Because of their agricultural skills, many migrants from Jalisco, Michoacan,
and Zacatecas, like my grandparents, were in high demand to work on American
ranches, farms, and dairies.
During
Hidalgo’s war for independence, many of the fiercely Catholic and conservative
people of Los Altos rejected the movement towards independence, seeing themselves
more loyal to the mother church and the king of Spain than a revolt,
apparently, led by liberal, anti-church indigenous forces.
These
notions, more than likely, carried into the Mexican Revolution of 1910, and
1920s’ Cristeros Wars. Many Mexicans who arrived in El Paso and crossed into
the greater regions of the Southwestern United States, like Los Angeles, came
from Central Mexico. Perhaps, rather than fight in a rebellion they didn’t
understand, they decided, like all my grandparents, to take their families and
flee north. So, are those Mexicans who came to the United States during those
years, not “migrants,” as the media labeled them, but refugees and exiles,
escaping war and famine?
6:00 P.M.
Five perros
de la calle (street dogs) gather each day in the Plaza de Armas.

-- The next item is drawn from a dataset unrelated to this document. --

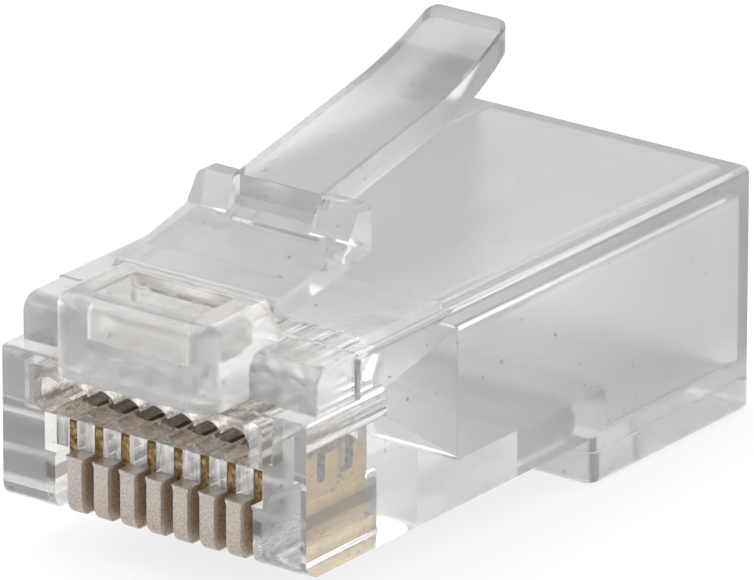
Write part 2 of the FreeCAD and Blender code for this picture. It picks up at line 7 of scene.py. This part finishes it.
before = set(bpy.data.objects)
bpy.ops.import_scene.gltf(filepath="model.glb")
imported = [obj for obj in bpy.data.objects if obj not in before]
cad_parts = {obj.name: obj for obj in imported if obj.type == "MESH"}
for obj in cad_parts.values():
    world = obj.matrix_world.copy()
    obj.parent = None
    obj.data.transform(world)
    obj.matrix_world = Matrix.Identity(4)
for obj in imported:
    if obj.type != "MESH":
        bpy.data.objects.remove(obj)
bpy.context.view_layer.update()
scene = bpy.context.scene

MM = 0.001

# Borders of the masks on the part at rest, in mm: X is half a width, Y grows toward the
# cable end, and Z grows upward from the foot
FINGER_ROW_X = 3.52
FINGER_TOP_Z = 3.52
SLOT_REAR_Y = -6.6
SLOT_WALL_X = 3.715
MITRE_BOTTOM_Z = 2.65
MITRE_TOP_Z = 3.11
RUBBED_TOP_Z = 2.575
RECESS_X = 4.125
PANE_BOTTOM_Z = 3.58
PANE_REAR_Y = -10.35
HOLES_BOTTOM_Z = 4.95
HOLES_TOP_Z = 6.7
HOLES_FRONT_Y = -12.125
HOLES_REAR_Y = -7.8
BLOCK_BOTTOM_Z = 6.5
BLOCK_REAR_Y = -9.25
SHEAR_LINE_BOTTOM_Z = 4.39
SHEAR_LINE_TOP_Z = 4.51


# Node graphs

class Graph:
    """Node tree of a material or of the world, with short calls for the nodes used here.

    A value is a number, a colour as a tuple, or an output socket of another node.
    """

    def __init__(self, owner, output_kind):
        owner.use_nodes = True
        self.tree = owner.node_tree
        self.tree.nodes.clear()
        self.surface = self.add(output_kind).inputs["Surface"]

    def add(self, kind):
        return self.tree.nodes.new(kind)

    def give(self, socket, value):
        """Links an output socket to an input, or sets a number or a colour on it."""
        if isinstance(value, bpy.types.NodeSocket):
            self.tree.links.new(value, socket)
        elif isinstance(value, tuple) and socket.type == "RGBA":
            socket.default_value = (*value, 1.0)
        else:
            socket.default_value = value

    def shader(self, kind, settings):
        node = self.add(kind)
        for name, value in settings.items():
            self.give(node.inputs[name], value)
        return node.outputs[0]

    def coordinate(self, kind):
        """Object is the place on the part at rest, in metres, and Normal its direction there."""
        return self.add("ShaderNodeTexCoord").outputs[kind]

    def split(self, vector):
        node = self.add("ShaderNodeSeparateXYZ")
        self.give(node.inputs["Vector"], vector)
        return node.outputs["X"], node.outputs["Y"], node.outputs["Z"]

    def noise(self, vector, scale, detail=2.0, roughness=0.5, stretch=None):
        """Noise value; scale is in cells per metre, and stretch multiplies it per axis."""
        if stretch:
            mapping = self.add("ShaderNodeMapping")
            self.give(mapping.inputs["Scale"], stretch)
            self.give(mapping.inputs["Vector"], vector)
            vector = mapping.outputs["Vector"]
        node = self.add("ShaderNodeTexNoise")
        for name, value in (("Vector", vector), ("Scale", scale), ("Detail", detail),
                            ("Roughness", roughness)):
            self.give(node.inputs[name], value)
        return node.outputs["Fac"]

    def remap(self, value, low, high, to_low, to_high, smooth=False):
        node = self.add("ShaderNodeMapRange")
        node.interpolation_type = "SMOOTHSTEP" if smooth else "LINEAR"
        for name, number in (("Value", value), ("From Min", low), ("From Max", high),
                             ("To Min", to_low), ("To Max", to_high)):
            self.give(node.inputs[name], number)
        return node.outputs["Result"]

    def along(self, axis, zero_at, one_at, smooth=False):
        """Goes from 0 to 1 between two places on an axis, in mm."""
        return self.remap(axis, zero_at * MM, one_at * MM, 0.0, 1.0, smooth)

    def above(self, axis, border, fade):
        """1 past a border on an axis and 0 before it, with a fade across it, in mm."""
        return self.along(axis, border - fade / 2, border + fade / 2)

    def below(self, axis, border, fade):
        """1 before a border on an axis and 0 past it, with a fade across it, in mm."""
        return self.along(axis, border + fade / 2, border - fade / 2)

    def math(self, operation, first, second=0.0):
        node = self.add("ShaderNodeMath")
        node.operation = operation
        self.give(node.inputs[0], first)
        self.give(node.inputs[1], second)
        return node.outputs["Value"]

    def product(self, *values):
        return reduce(lambda first, second: self.math("MULTIPLY", first, second), values)

    def total(self, *values):
        return reduce(lambda first, second: self.math("ADD", first, second), values)

    def largest(self, *values):
        return reduce(lambda first, second: self.math("MAXIMUM", first, second), values)

    def mix(self, factor, first, second):
        """Colour between two colours."""
        node = self.add("ShaderNodeMix")
        node.data_type = "RGBA"
        self.give(node.inputs["Factor"], factor)
        self.give(node.inputs[6], first)
        self.give(node.inputs[7], second)
        return node.outputs[2]

    def bump(self, height, strength, distance):
        node = self.add("ShaderNodeBump")
        for name, value in (("Strength", strength), ("Distance", distance), ("Height", height)):
            self.give(node.inputs[name], value)
        return node.outputs["Normal"]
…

They chase
each other, roll around on the grass, sleep huddled together, and hope for a
handout from people in the plaza. The dogs are gentle. Children jump on them,
ride them like horses, and pull their ears and tails. The older kids wrestle
them. Some kids kick them a shoo them away. The adults, mostly, ignore them. I
notice, they are the same dogs who were here yesterday. Maybe someone owns them, and they come to the plaza to get out of the house. Who knows for sure?
Later that evening,
I see a man in his 40s, long hair, well dressed, walk by, and the dogs follow
him across the street and around a corner. I figure he must own the dogs. A
little while later, the dogs are back on the grass, playing or sleeping. As
night falls, the plaza begins to empty. I see the man go into a pharmacy. Two
dogs sit outside, waiting for him. He comes out of the pharmacy and sits on a
stoop, a shorthair golden retriever on one side, a small black mutt on the
other.
I approach
him. He can tell I am a stranger in town. I ask, in Spanish, of course, “I am
just curious. I have been watching the dogs for a couple of days playing in the
plaza. Are they yours?”
“Well, they
follow me.”
“But you
don’t own them?”
“No, they
are street dogs.” He pets the black mutt. “People whose dogs have pups just
toss the pups to the street. They raise themselves.”
I look to
the dogs in the park. “All these dogs, but they look so healthy?”
“People
throw them food. I try to feed them when I can. These two,” he pets both dogs
on either side of him, “won’t leave me. It’s very hard. You get them and you
begin to like them. Then, yes, it bothers me to see them on the streets.” He
shrugs, “What can I do? I am nice to them, so four or five of them follow me
home at night and sleep outside my door. The neighbors complain. I don’t have
room for all of them inside. This one,” he looks at the retriever, “sleeps
inside.”
“Doesn’t
the government do anything?”
“No, they
don’t care.”
I remember
an article I read. I tell him, “I once visited Belize, street dogs everywhere.
A local newspaper warned everyone to keep their dogs and cats inside the house.
On a particular day, it said government workers would be catching them and
injecting them with poison, as a form of control.”
“Imagine?”
“When I
arrived at the bus station in Tepa, I saw many of the dogs everywhere.”The bus central: waiting for a kind traveller
“At the bus
station, the dogs know people will give them scraps of food.” He looks down at
the retriever, again. “A woman was taking care of this one. She would let him
sleep inside every night and feed him, but it became to much for her, so he
went back to the street.”
“That is
very sad. The government should have some type of program for them.”
“They do,
but, in the end, it costs too much money.”
“Well, you
do a good thing by trying to take care of them.”
“I do what
I can.”
He says his
name is Felipe. We bid each other good night. He continues to stroke the fur of
both dogs. He rises and walks up the street. The dogs from the park see him,
catch up, and follow behind. I walk back to my hotel.